DATASET SECTION:

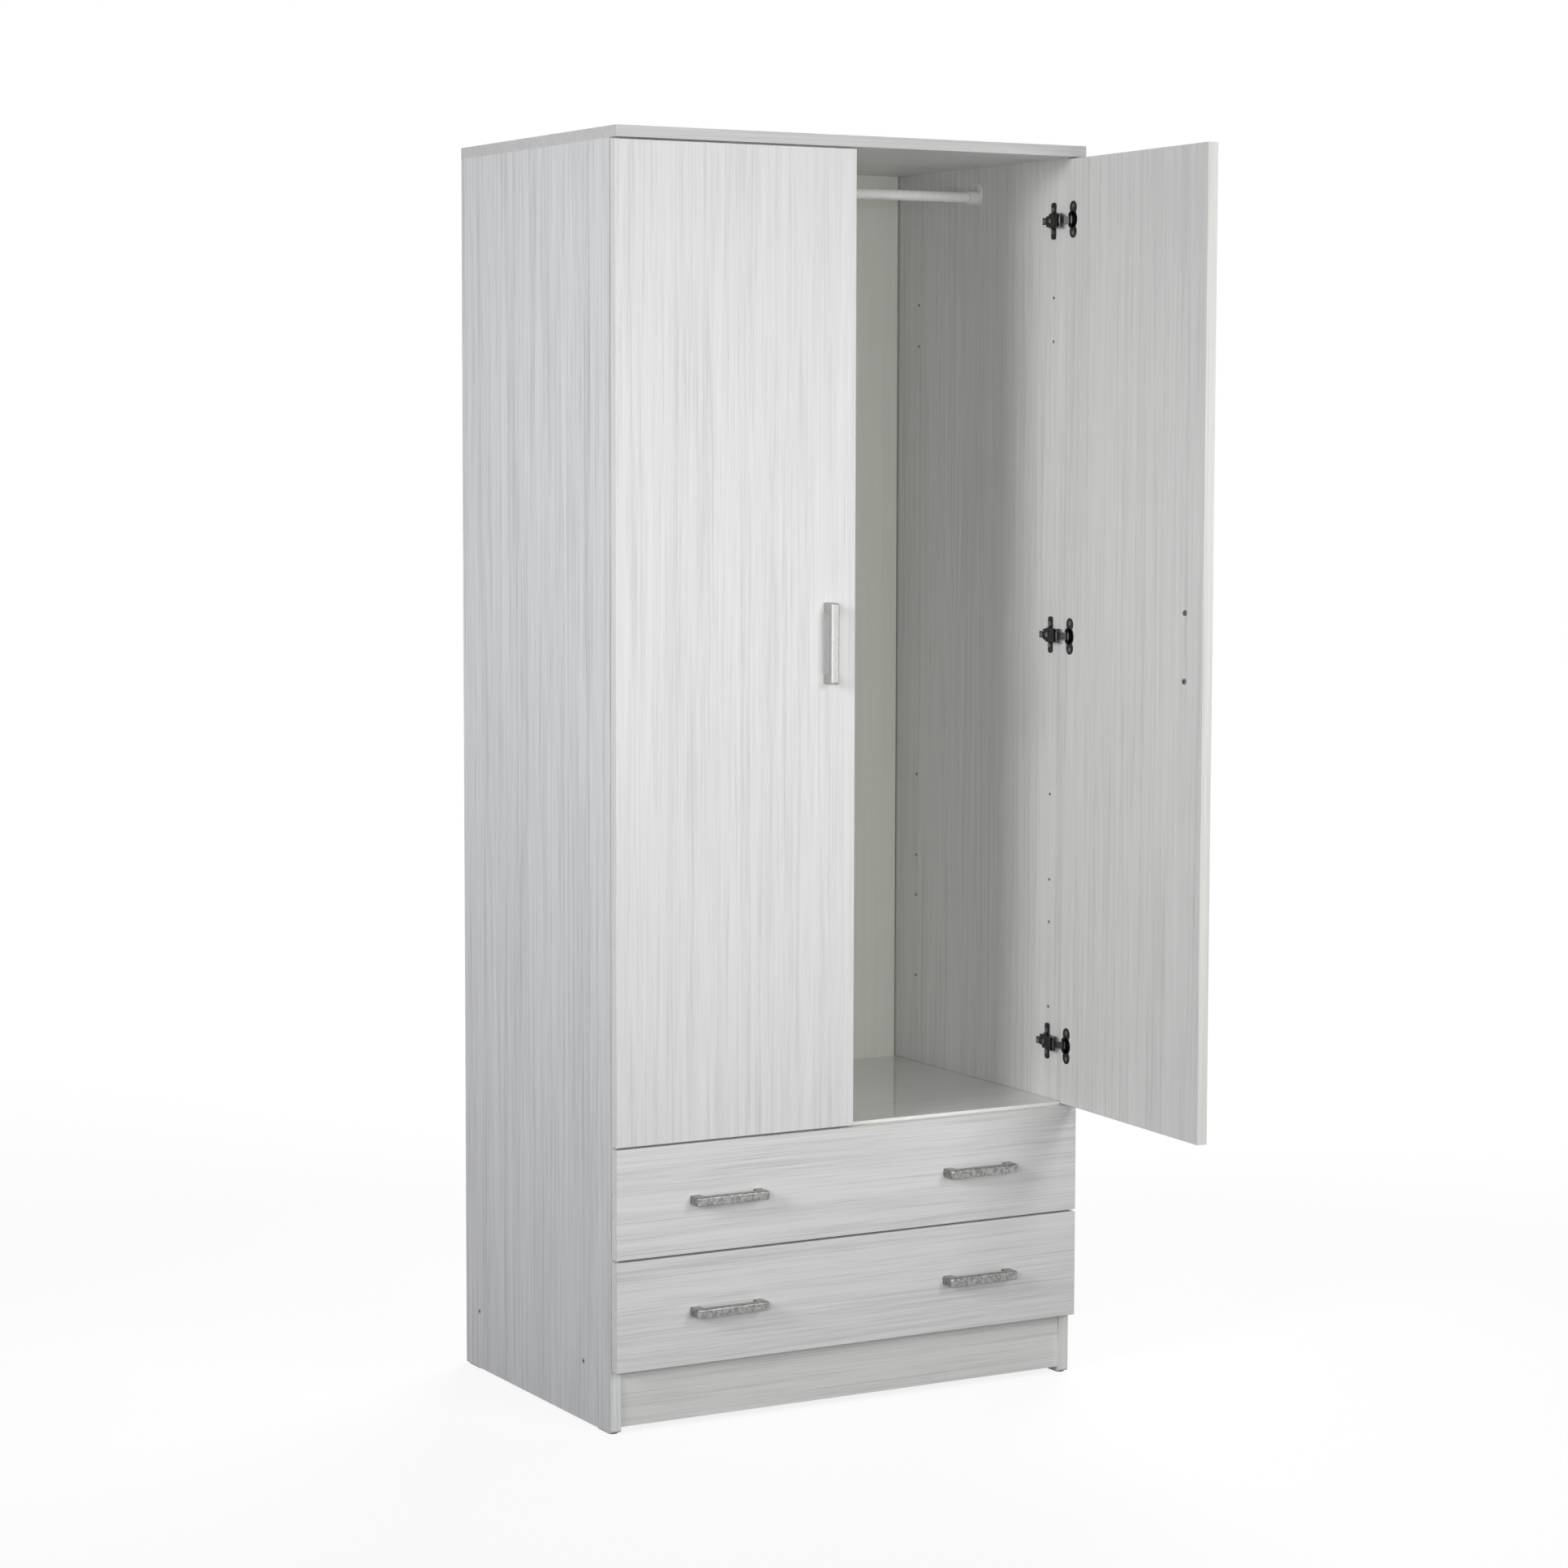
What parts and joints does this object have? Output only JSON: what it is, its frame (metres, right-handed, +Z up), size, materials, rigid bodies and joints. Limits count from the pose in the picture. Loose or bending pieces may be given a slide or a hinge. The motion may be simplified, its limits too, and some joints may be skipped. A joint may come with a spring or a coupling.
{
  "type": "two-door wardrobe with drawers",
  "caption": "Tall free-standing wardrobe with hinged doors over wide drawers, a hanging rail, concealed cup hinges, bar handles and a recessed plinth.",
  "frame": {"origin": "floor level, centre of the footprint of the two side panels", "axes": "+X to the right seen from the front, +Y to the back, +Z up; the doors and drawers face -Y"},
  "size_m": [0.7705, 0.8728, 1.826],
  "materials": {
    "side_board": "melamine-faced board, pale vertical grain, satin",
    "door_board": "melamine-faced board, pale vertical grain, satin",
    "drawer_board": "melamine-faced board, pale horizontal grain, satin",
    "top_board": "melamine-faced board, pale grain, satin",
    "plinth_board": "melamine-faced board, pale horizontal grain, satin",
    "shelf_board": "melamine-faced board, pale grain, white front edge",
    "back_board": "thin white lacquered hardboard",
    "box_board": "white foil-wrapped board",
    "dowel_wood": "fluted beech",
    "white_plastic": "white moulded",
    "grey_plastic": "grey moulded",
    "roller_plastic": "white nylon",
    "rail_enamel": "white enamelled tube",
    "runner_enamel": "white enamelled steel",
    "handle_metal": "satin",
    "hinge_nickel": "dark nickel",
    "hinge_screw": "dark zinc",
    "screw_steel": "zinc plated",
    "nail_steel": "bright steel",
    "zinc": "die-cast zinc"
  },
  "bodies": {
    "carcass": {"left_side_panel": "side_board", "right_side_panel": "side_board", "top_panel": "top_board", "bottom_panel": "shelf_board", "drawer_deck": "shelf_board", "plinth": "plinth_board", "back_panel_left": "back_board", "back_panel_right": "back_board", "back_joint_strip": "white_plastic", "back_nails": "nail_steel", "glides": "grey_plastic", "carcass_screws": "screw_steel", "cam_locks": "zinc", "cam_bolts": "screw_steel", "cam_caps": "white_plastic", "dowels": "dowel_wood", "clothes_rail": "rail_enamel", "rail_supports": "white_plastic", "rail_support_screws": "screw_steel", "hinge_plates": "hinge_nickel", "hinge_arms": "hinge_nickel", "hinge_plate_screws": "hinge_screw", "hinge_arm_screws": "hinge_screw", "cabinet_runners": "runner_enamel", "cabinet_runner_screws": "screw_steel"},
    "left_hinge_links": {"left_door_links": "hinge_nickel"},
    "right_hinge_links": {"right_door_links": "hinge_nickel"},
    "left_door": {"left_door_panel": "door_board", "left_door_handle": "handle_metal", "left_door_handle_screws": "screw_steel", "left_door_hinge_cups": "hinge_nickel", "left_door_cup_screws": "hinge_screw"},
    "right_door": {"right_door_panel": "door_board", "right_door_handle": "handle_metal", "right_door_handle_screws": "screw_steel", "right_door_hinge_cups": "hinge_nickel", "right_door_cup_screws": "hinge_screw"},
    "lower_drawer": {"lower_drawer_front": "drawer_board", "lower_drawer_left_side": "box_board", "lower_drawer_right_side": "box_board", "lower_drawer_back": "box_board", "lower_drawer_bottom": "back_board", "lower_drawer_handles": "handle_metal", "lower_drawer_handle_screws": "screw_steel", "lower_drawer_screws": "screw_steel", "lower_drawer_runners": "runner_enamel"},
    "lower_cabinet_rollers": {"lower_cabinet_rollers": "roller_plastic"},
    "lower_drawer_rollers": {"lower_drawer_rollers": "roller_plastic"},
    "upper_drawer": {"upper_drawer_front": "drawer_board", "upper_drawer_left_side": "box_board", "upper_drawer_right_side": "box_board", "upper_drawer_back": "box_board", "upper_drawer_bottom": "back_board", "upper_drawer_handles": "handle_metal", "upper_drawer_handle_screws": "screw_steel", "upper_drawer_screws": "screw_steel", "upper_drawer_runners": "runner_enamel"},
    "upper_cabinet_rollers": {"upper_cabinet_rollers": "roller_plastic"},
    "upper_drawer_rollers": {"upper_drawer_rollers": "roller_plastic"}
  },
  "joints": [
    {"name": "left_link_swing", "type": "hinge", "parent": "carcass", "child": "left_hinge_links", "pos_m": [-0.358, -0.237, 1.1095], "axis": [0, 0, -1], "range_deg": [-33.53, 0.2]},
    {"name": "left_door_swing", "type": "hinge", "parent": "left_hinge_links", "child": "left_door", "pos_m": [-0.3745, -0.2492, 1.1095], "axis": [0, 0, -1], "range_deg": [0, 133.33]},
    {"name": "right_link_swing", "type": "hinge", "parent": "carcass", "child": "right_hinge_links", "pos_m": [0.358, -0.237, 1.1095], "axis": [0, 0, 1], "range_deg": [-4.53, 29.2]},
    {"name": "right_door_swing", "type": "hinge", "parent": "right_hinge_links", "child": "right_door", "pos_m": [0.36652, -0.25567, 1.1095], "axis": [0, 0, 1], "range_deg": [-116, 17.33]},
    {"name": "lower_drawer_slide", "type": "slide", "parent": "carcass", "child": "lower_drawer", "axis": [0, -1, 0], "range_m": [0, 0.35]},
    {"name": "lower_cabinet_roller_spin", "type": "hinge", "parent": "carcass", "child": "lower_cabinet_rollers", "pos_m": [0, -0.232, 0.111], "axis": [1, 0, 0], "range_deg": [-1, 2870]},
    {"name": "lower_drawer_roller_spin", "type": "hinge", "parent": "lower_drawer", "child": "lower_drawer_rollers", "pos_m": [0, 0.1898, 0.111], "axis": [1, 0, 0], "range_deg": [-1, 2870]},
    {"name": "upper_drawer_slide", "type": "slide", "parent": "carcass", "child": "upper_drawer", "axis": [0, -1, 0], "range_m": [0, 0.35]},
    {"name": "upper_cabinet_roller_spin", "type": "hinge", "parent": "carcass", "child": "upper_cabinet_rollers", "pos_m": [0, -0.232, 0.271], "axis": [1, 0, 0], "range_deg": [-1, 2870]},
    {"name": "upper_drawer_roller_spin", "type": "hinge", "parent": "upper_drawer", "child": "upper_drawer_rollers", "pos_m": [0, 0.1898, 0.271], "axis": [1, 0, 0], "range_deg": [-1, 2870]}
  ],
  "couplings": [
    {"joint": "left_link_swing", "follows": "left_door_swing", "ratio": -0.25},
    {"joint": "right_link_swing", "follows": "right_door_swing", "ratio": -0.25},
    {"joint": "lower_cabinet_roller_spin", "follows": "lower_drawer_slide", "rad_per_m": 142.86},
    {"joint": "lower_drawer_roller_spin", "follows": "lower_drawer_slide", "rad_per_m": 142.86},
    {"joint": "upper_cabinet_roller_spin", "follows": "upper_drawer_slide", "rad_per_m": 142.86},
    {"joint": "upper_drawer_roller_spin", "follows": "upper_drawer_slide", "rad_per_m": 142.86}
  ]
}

WHAT IS NEEDED: Write out all the lines again, exactly as they are.

OUTPUT BELOW:
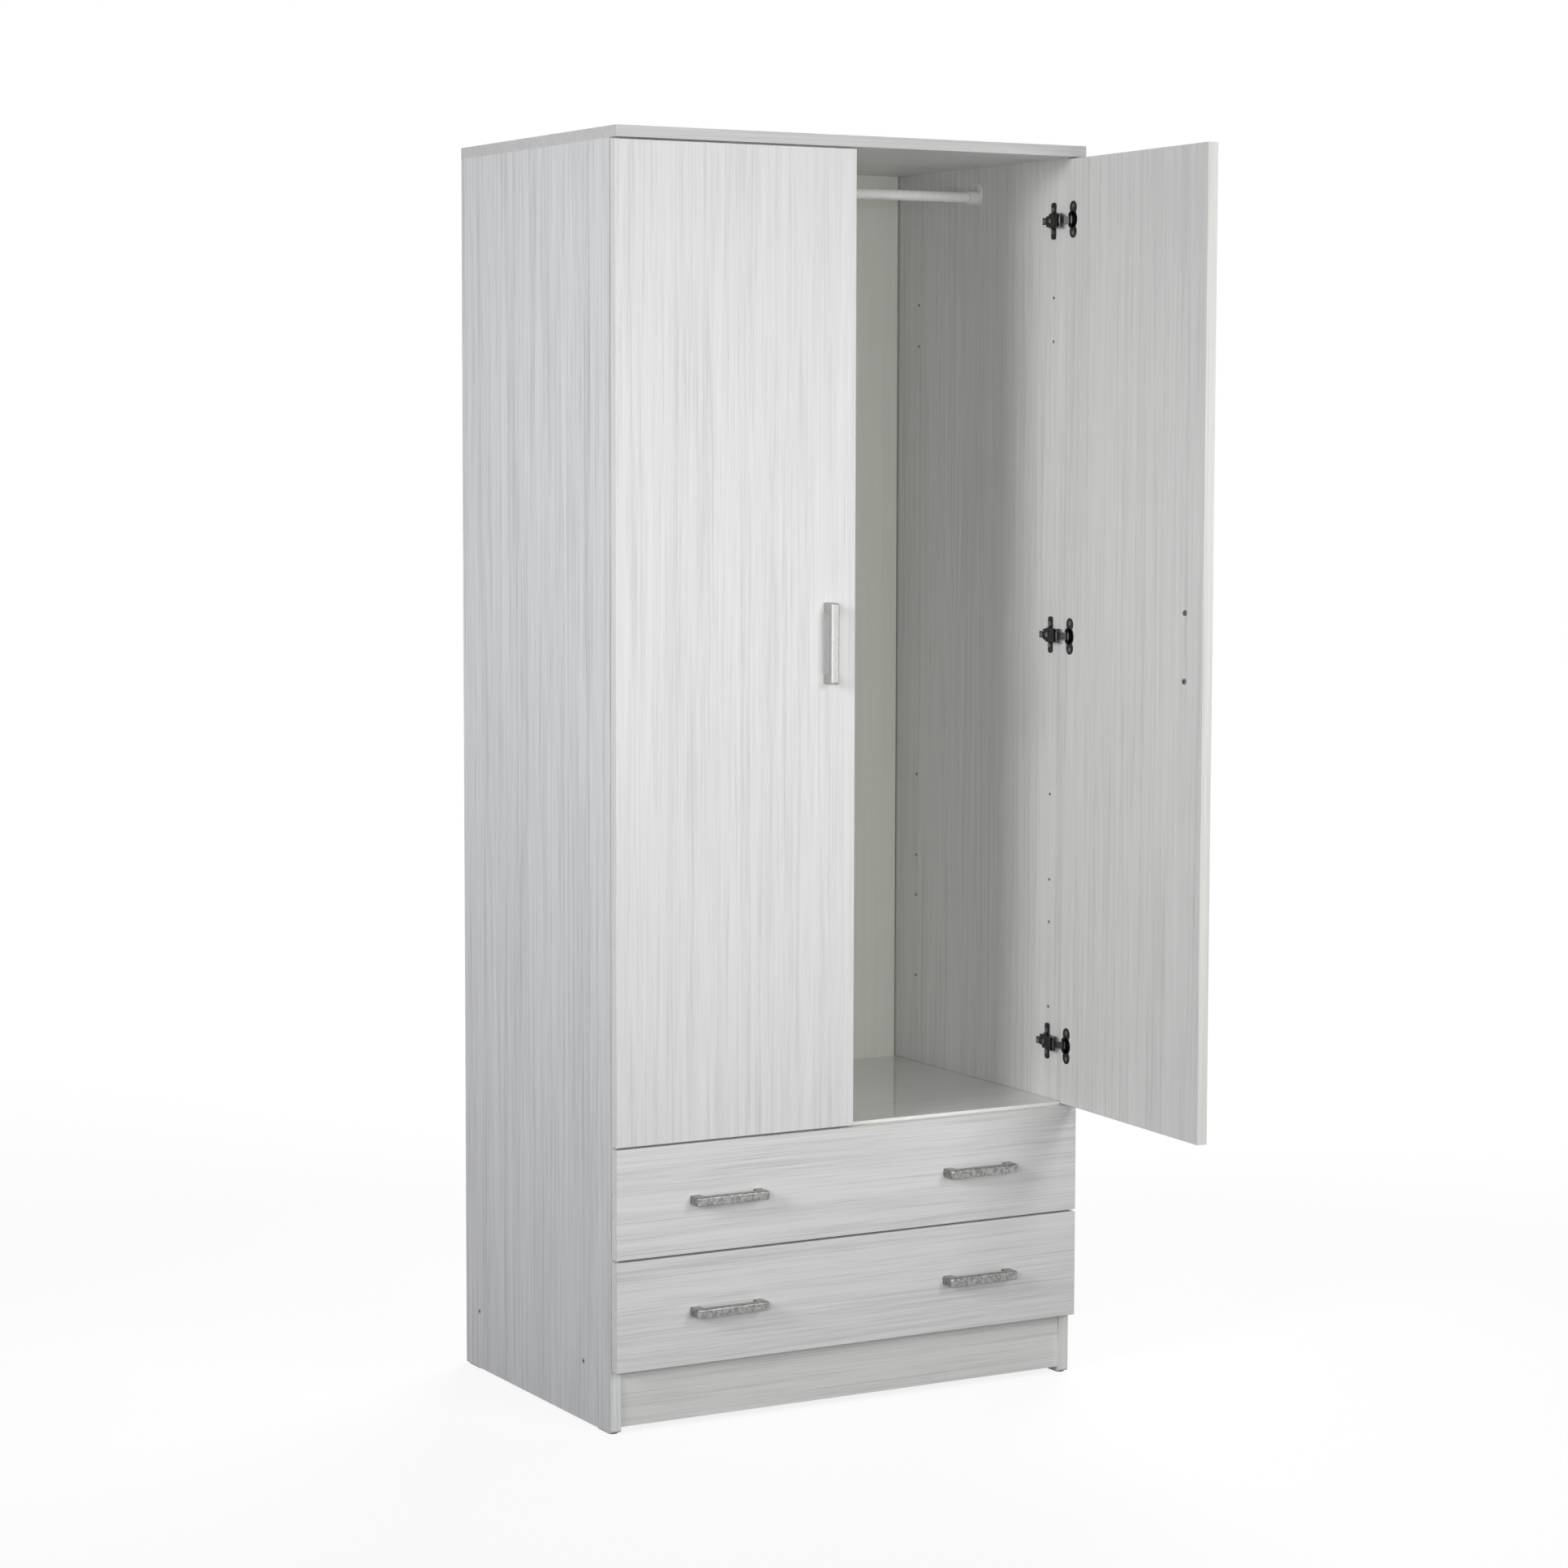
What parts and joints does this object have? Output only JSON: what it is, its frame (metres, right-handed, +Z up), size, materials, rigid bodies and joints. Limits count from the pose in the picture. Loose or bending pieces may be given a slide or a hinge. The motion may be simplified, its limits too, and some joints may be skipped. A joint may come with a spring or a coupling.
{
  "type": "two-door wardrobe with drawers",
  "caption": "Tall free-standing wardrobe with hinged doors over wide drawers, a hanging rail, concealed cup hinges, bar handles and a recessed plinth.",
  "frame": {"origin": "floor level, centre of the footprint of the two side panels", "axes": "+X to the right seen from the front, +Y to the back, +Z up; the doors and drawers face -Y"},
  "size_m": [0.7705, 0.8728, 1.826],
  "materials": {
    "side_board": "melamine-faced board, pale vertical grain, satin",
    "door_board": "melamine-faced board, pale vertical grain, satin",
    "drawer_board": "melamine-faced board, pale horizontal grain, satin",
    "top_board": "melamine-faced board, pale grain, satin",
    "plinth_board": "melamine-faced board, pale horizontal grain, satin",
    "shelf_board": "melamine-faced board, pale grain, white front edge",
    "back_board": "thin white lacquered hardboard",
    "box_board": "white foil-wrapped board",
    "dowel_wood": "fluted beech",
    "white_plastic": "white moulded",
    "grey_plastic": "grey moulded",
    "roller_plastic": "white nylon",
    "rail_enamel": "white enamelled tube",
    "runner_enamel": "white enamelled steel",
    "handle_metal": "satin",
    "hinge_nickel": "dark nickel",
    "hinge_screw": "dark zinc",
    "screw_steel": "zinc plated",
    "nail_steel": "bright steel",
    "zinc": "die-cast zinc"
  },
  "bodies": {
    "carcass": {"left_side_panel": "side_board", "right_side_panel": "side_board", "top_panel": "top_board", "bottom_panel": "shelf_board", "drawer_deck": "shelf_board", "plinth": "plinth_board", "back_panel_left": "back_board", "back_panel_right": "back_board", "back_joint_strip": "white_plastic", "back_nails": "nail_steel", "glides": "grey_plastic", "carcass_screws": "screw_steel", "cam_locks": "zinc", "cam_bolts": "screw_steel", "cam_caps": "white_plastic", "dowels": "dowel_wood", "clothes_rail": "rail_enamel", "rail_supports": "white_plastic", "rail_support_screws": "screw_steel", "hinge_plates": "hinge_nickel", "hinge_arms": "hinge_nickel", "hinge_plate_screws": "hinge_screw", "hinge_arm_screws": "hinge_screw", "cabinet_runners": "runner_enamel", "cabinet_runner_screws": "screw_steel"},
    "left_hinge_links": {"left_door_links": "hinge_nickel"},
    "right_hinge_links": {"right_door_links": "hinge_nickel"},
    "left_door": {"left_door_panel": "door_board", "left_door_handle": "handle_metal", "left_door_handle_screws": "screw_steel", "left_door_hinge_cups": "hinge_nickel", "left_door_cup_screws": "hinge_screw"},
    "right_door": {"right_door_panel": "door_board", "right_door_handle": "handle_metal", "right_door_handle_screws": "screw_steel", "right_door_hinge_cups": "hinge_nickel", "right_door_cup_screws": "hinge_screw"},
    "lower_drawer": {"lower_drawer_front": "drawer_board", "lower_drawer_left_side": "box_board", "lower_drawer_right_side": "box_board", "lower_drawer_back": "box_board", "lower_drawer_bottom": "back_board", "lower_drawer_handles": "handle_metal", "lower_drawer_handle_screws": "screw_steel", "lower_drawer_screws": "screw_steel", "lower_drawer_runners": "runner_enamel"},
    "lower_cabinet_rollers": {"lower_cabinet_rollers": "roller_plastic"},
    "lower_drawer_rollers": {"lower_drawer_rollers": "roller_plastic"},
    "upper_drawer": {"upper_drawer_front": "drawer_board", "upper_drawer_left_side": "box_board", "upper_drawer_right_side": "box_board", "upper_drawer_back": "box_board", "upper_drawer_bottom": "back_board", "upper_drawer_handles": "handle_metal", "upper_drawer_handle_screws": "screw_steel", "upper_drawer_screws": "screw_steel", "upper_drawer_runners": "runner_enamel"},
    "upper_cabinet_rollers": {"upper_cabinet_rollers": "roller_plastic"},
    "upper_drawer_rollers": {"upper_drawer_rollers": "roller_plastic"}
  },
  "joints": [
    {"name": "left_link_swing", "type": "hinge", "parent": "carcass", "child": "left_hinge_links", "pos_m": [-0.358, -0.237, 1.1095], "axis": [0, 0, -1], "range_deg": [-33.53, 0.2]},
    {"name": "left_door_swing", "type": "hinge", "parent": "left_hinge_links", "child": "left_door", "pos_m": [-0.3745, -0.2492, 1.1095], "axis": [0, 0, -1], "range_deg": [0, 133.33]},
    {"name": "right_link_swing", "type": "hinge", "parent": "carcass", "child": "right_hinge_links", "pos_m": [0.358, -0.237, 1.1095], "axis": [0, 0, 1], "range_deg": [-4.53, 29.2]},
    {"name": "right_door_swing", "type": "hinge", "parent": "right_hinge_links", "child": "right_door", "pos_m": [0.36652, -0.25567, 1.1095], "axis": [0, 0, 1], "range_deg": [-116, 17.33]},
    {"name": "lower_drawer_slide", "type": "slide", "parent": "carcass", "child": "lower_drawer", "axis": [0, -1, 0], "range_m": [0, 0.35]},
    {"name": "lower_cabinet_roller_spin", "type": "hinge", "parent": "carcass", "child": "lower_cabinet_rollers", "pos_m": [0, -0.232, 0.111], "axis": [1, 0, 0], "range_deg": [-1, 2870]},
    {"name": "lower_drawer_roller_spin", "type": "hinge", "parent": "lower_drawer", "child": "lower_drawer_rollers", "pos_m": [0, 0.1898, 0.111], "axis": [1, 0, 0], "range_deg": [-1, 2870]},
    {"name": "upper_drawer_slide", "type": "slide", "parent": "carcass", "child": "upper_drawer", "axis": [0, -1, 0], "range_m": [0, 0.35]},
    {"name": "upper_cabinet_roller_spin", "type": "hinge", "parent": "carcass", "child": "upper_cabinet_rollers", "pos_m": [0, -0.232, 0.271], "axis": [1, 0, 0], "range_deg": [-1, 2870]},
    {"name": "upper_drawer_roller_spin", "type": "hinge", "parent": "upper_drawer", "child": "upper_drawer_rollers", "pos_m": [0, 0.1898, 0.271], "axis": [1, 0, 0], "range_deg": [-1, 2870]}
  ],
  "couplings": [
    {"joint": "left_link_swing", "follows": "left_door_swing", "ratio": -0.25},
    {"joint": "right_link_swing", "follows": "right_door_swing", "ratio": -0.25},
    {"joint": "lower_cabinet_roller_spin", "follows": "lower_drawer_slide", "rad_per_m": 142.86},
    {"joint": "lower_drawer_roller_spin", "follows": "lower_drawer_slide", "rad_per_m": 142.86},
    {"joint": "upper_cabinet_roller_spin", "follows": "upper_drawer_slide", "rad_per_m": 142.86},
    {"joint": "upper_drawer_roller_spin", "follows": "upper_drawer_slide", "rad_per_m": 142.86}
  ]
}